» **Directions for this task**
Restate, exactly and only, the lines from the first through the line containing "FOOT_CHIP_DEPTH = 0.0011".

━━━━━━━━━━━━━━━━

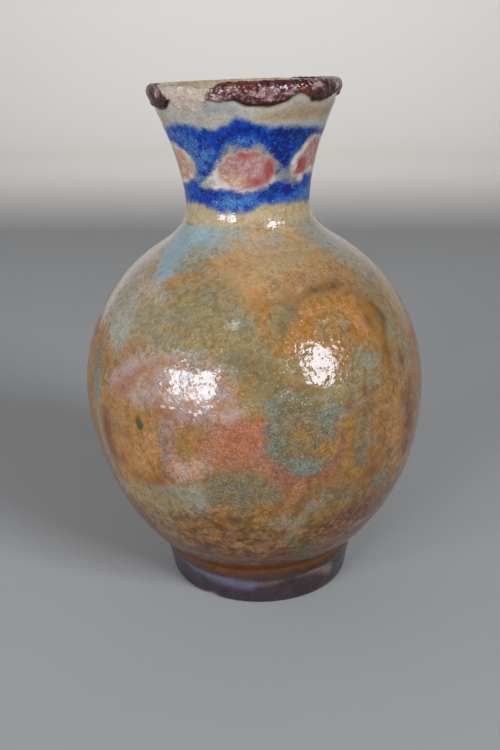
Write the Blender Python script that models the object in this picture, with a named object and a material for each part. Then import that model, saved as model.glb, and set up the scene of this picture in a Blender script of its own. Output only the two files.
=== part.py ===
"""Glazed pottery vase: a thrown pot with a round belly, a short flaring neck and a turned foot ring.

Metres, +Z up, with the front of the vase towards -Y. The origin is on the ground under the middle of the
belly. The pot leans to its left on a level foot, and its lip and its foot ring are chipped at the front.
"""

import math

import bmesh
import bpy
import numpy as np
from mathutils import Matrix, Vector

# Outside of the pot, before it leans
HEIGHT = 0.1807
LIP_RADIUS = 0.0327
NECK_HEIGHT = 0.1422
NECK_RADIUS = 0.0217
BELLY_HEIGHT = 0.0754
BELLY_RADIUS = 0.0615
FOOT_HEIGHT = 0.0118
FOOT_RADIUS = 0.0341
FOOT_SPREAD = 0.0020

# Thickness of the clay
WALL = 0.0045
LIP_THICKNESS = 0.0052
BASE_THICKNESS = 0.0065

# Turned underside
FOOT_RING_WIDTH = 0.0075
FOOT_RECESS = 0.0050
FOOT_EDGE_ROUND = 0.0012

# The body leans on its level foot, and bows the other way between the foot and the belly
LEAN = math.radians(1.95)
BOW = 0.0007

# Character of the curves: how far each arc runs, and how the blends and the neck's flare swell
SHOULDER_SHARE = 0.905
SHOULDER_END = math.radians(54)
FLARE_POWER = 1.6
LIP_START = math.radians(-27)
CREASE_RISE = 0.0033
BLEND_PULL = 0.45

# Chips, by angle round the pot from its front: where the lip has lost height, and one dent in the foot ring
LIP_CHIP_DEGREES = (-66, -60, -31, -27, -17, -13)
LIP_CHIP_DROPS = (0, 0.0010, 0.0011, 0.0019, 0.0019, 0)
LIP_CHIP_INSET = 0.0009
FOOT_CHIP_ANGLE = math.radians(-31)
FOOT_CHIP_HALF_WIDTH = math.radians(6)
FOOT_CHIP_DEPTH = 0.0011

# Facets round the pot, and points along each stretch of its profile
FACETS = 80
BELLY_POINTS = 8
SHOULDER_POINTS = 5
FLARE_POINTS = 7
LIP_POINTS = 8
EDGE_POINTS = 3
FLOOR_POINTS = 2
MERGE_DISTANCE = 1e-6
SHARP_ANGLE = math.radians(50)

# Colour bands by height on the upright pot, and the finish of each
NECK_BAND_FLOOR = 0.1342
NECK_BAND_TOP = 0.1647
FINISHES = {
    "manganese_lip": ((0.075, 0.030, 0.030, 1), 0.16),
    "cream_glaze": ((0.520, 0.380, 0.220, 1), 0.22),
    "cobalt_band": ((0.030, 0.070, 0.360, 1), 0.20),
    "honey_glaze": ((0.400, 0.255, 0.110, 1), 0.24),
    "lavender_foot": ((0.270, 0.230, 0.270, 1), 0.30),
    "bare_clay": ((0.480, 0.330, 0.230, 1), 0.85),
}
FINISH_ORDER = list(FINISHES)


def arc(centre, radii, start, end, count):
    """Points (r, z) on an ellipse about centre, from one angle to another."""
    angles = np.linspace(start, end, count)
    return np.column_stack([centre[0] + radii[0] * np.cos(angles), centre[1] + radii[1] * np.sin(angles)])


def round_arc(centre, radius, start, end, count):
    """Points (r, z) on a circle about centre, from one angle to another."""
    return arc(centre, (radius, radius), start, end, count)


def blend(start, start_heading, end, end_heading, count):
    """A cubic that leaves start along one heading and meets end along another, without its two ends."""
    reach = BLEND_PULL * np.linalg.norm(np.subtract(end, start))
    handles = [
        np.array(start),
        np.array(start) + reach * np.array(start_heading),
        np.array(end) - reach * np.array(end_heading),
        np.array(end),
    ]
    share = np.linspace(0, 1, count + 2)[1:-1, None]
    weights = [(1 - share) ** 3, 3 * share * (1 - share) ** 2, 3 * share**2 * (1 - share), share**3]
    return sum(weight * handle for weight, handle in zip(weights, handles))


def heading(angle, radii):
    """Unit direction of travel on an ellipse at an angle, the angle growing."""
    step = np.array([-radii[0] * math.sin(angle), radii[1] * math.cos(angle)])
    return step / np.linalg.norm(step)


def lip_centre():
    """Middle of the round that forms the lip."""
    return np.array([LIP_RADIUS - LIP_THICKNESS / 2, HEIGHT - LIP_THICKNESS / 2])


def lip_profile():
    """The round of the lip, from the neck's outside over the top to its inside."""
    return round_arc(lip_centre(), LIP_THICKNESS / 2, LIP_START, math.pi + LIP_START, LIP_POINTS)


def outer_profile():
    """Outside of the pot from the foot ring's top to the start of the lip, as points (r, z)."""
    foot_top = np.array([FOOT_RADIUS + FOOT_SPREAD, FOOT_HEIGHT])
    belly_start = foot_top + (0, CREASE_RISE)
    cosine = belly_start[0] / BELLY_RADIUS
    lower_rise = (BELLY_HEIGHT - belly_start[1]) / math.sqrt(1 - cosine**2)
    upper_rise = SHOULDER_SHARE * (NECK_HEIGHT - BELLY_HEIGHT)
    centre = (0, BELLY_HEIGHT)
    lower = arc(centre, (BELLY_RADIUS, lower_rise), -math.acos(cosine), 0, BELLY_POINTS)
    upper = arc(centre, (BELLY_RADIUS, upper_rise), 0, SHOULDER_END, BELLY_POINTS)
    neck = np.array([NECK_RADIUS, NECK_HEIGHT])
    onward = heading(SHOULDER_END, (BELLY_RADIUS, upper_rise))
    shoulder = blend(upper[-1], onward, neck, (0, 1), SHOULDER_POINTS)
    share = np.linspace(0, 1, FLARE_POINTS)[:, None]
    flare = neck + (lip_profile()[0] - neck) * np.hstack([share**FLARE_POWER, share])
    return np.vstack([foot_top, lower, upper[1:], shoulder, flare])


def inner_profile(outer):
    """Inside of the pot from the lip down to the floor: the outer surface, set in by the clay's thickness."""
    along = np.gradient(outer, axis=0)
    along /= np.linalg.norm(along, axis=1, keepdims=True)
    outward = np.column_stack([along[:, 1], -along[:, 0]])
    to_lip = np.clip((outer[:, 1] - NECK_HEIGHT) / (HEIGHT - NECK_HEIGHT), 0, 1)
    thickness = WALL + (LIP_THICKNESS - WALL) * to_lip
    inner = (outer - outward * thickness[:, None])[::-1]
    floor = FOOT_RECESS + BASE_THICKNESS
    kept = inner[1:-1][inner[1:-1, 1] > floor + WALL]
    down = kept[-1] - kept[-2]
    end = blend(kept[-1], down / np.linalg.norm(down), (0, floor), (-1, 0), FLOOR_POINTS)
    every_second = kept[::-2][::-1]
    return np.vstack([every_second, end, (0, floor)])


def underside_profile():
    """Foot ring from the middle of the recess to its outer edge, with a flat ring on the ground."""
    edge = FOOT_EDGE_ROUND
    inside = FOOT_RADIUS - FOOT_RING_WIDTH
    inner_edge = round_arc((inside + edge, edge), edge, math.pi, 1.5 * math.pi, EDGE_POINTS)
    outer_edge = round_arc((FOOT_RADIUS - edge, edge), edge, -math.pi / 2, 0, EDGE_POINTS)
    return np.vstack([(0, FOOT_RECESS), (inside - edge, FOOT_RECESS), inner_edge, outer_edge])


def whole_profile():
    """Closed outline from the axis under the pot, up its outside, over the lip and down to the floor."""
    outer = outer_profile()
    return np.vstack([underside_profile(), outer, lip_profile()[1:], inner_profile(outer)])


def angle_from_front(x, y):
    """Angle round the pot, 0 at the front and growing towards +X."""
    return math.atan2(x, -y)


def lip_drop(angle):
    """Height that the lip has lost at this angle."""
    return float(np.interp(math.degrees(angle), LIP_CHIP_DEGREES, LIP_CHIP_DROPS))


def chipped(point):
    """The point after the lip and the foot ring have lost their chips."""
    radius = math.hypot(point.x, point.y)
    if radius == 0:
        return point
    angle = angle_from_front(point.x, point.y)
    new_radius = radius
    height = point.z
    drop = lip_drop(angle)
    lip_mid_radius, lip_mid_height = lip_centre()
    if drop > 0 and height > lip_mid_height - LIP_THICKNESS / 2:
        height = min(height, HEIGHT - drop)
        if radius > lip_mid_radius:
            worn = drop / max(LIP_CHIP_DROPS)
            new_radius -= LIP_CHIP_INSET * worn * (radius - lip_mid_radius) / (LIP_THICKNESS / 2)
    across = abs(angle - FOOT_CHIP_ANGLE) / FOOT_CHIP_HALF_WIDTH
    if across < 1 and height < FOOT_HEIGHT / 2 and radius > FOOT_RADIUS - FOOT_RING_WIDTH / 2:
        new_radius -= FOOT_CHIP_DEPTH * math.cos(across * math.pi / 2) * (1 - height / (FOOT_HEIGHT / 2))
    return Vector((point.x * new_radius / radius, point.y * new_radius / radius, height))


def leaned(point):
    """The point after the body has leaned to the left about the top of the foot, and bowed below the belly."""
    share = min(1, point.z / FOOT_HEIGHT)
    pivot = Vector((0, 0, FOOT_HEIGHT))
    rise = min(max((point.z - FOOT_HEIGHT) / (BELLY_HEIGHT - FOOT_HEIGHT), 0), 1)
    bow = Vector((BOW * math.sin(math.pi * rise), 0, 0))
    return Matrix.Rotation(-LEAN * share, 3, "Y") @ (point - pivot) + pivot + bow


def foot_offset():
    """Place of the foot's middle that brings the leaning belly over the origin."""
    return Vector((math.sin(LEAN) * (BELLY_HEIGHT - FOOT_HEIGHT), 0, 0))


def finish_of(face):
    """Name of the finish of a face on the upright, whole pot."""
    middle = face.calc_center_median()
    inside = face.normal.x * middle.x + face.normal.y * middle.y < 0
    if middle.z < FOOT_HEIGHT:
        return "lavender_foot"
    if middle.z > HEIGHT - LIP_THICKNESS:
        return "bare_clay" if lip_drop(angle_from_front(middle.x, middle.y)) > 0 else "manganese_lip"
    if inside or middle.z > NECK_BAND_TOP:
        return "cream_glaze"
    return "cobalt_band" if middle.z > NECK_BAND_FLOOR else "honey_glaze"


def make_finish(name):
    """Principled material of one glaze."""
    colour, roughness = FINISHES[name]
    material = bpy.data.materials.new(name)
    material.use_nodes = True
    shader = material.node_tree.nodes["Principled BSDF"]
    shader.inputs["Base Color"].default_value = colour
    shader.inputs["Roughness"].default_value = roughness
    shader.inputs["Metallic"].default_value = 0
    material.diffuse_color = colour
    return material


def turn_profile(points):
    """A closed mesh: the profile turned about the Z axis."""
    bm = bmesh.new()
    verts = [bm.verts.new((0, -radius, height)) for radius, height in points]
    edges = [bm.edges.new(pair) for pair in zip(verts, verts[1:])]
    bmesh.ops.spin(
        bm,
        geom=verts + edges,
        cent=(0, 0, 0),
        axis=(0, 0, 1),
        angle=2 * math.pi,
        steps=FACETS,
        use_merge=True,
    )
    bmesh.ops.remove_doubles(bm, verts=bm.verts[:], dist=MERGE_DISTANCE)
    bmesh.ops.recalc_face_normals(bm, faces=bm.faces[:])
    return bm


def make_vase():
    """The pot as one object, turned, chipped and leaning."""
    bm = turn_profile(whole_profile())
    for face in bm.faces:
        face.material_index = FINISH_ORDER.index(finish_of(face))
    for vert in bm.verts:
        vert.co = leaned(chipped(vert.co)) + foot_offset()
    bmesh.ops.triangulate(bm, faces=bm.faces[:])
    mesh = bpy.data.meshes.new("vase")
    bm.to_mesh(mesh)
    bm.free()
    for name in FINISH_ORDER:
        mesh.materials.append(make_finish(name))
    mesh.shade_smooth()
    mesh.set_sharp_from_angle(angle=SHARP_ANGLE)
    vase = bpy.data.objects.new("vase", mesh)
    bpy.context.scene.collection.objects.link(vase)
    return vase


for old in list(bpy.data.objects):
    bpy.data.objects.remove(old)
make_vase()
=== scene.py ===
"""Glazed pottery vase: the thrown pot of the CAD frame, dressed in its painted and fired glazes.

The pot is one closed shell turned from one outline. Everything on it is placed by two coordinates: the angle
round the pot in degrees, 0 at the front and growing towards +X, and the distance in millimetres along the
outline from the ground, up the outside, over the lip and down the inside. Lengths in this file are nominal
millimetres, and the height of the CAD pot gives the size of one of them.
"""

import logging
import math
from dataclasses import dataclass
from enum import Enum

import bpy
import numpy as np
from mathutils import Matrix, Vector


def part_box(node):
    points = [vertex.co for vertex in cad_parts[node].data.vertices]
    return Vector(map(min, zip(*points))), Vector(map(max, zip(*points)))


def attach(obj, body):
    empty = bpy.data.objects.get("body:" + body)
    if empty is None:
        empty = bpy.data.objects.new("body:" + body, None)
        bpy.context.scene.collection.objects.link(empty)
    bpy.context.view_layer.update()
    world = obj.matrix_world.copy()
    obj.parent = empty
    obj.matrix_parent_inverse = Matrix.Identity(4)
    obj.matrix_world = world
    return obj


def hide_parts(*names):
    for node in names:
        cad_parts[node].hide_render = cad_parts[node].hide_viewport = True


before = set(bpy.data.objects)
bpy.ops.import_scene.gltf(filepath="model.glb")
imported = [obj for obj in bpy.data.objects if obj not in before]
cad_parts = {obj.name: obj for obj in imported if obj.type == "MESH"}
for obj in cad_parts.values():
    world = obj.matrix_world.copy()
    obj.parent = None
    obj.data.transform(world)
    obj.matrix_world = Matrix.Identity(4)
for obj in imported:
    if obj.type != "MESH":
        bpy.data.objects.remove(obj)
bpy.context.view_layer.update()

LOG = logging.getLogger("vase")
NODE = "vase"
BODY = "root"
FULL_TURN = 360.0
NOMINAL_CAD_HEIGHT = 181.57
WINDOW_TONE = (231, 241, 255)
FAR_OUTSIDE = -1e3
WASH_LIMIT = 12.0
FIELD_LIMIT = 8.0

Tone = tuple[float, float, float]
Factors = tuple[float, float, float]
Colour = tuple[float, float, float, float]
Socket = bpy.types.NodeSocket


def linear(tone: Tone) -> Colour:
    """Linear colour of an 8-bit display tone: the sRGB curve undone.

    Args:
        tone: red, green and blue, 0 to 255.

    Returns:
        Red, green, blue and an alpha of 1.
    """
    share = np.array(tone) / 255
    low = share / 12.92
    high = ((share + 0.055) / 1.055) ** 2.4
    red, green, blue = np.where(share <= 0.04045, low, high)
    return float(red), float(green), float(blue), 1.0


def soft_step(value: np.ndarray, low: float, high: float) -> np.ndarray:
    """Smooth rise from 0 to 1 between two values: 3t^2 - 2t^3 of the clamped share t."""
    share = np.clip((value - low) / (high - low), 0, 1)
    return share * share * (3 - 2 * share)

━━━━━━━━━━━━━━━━

» **Exercise output**
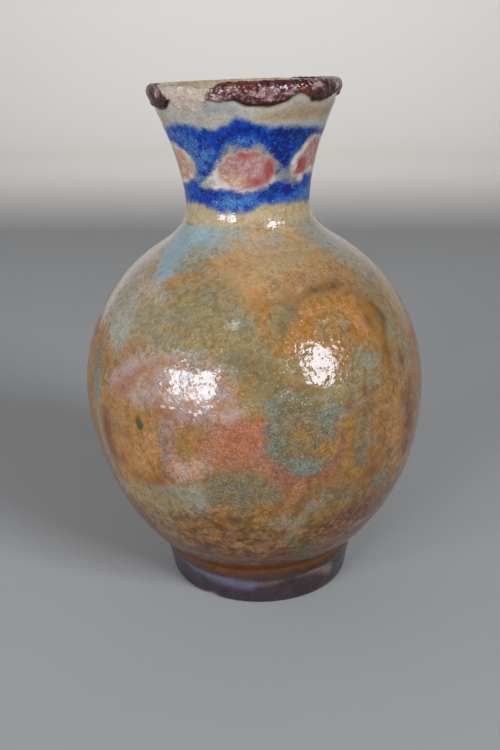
Write the Blender Python script that models the object in this picture, with a named object and a material for each part. Then import that model, saved as model.glb, and set up the scene of this picture in a Blender script of its own. Output only the two files.
=== part.py ===
"""Glazed pottery vase: a thrown pot with a round belly, a short flaring neck and a turned foot ring.

Metres, +Z up, with the front of the vase towards -Y. The origin is on the ground under the middle of the
belly. The pot leans to its left on a level foot, and its lip and its foot ring are chipped at the front.
"""

import math

import bmesh
import bpy
import numpy as np
from mathutils import Matrix, Vector

# Outside of the pot, before it leans
HEIGHT = 0.1807
LIP_RADIUS = 0.0327
NECK_HEIGHT = 0.1422
NECK_RADIUS = 0.0217
BELLY_HEIGHT = 0.0754
BELLY_RADIUS = 0.0615
FOOT_HEIGHT = 0.0118
FOOT_RADIUS = 0.0341
FOOT_SPREAD = 0.0020

# Thickness of the clay
WALL = 0.0045
LIP_THICKNESS = 0.0052
BASE_THICKNESS = 0.0065

# Turned underside
FOOT_RING_WIDTH = 0.0075
FOOT_RECESS = 0.0050
FOOT_EDGE_ROUND = 0.0012

# The body leans on its level foot, and bows the other way between the foot and the belly
LEAN = math.radians(1.95)
BOW = 0.0007

# Character of the curves: how far each arc runs, and how the blends and the neck's flare swell
SHOULDER_SHARE = 0.905
SHOULDER_END = math.radians(54)
FLARE_POWER = 1.6
LIP_START = math.radians(-27)
CREASE_RISE = 0.0033
BLEND_PULL = 0.45

# Chips, by angle round the pot from its front: where the lip has lost height, and one dent in the foot ring
LIP_CHIP_DEGREES = (-66, -60, -31, -27, -17, -13)
LIP_CHIP_DROPS = (0, 0.0010, 0.0011, 0.0019, 0.0019, 0)
LIP_CHIP_INSET = 0.0009
FOOT_CHIP_ANGLE = math.radians(-31)
FOOT_CHIP_HALF_WIDTH = math.radians(6)
FOOT_CHIP_DEPTH = 0.0011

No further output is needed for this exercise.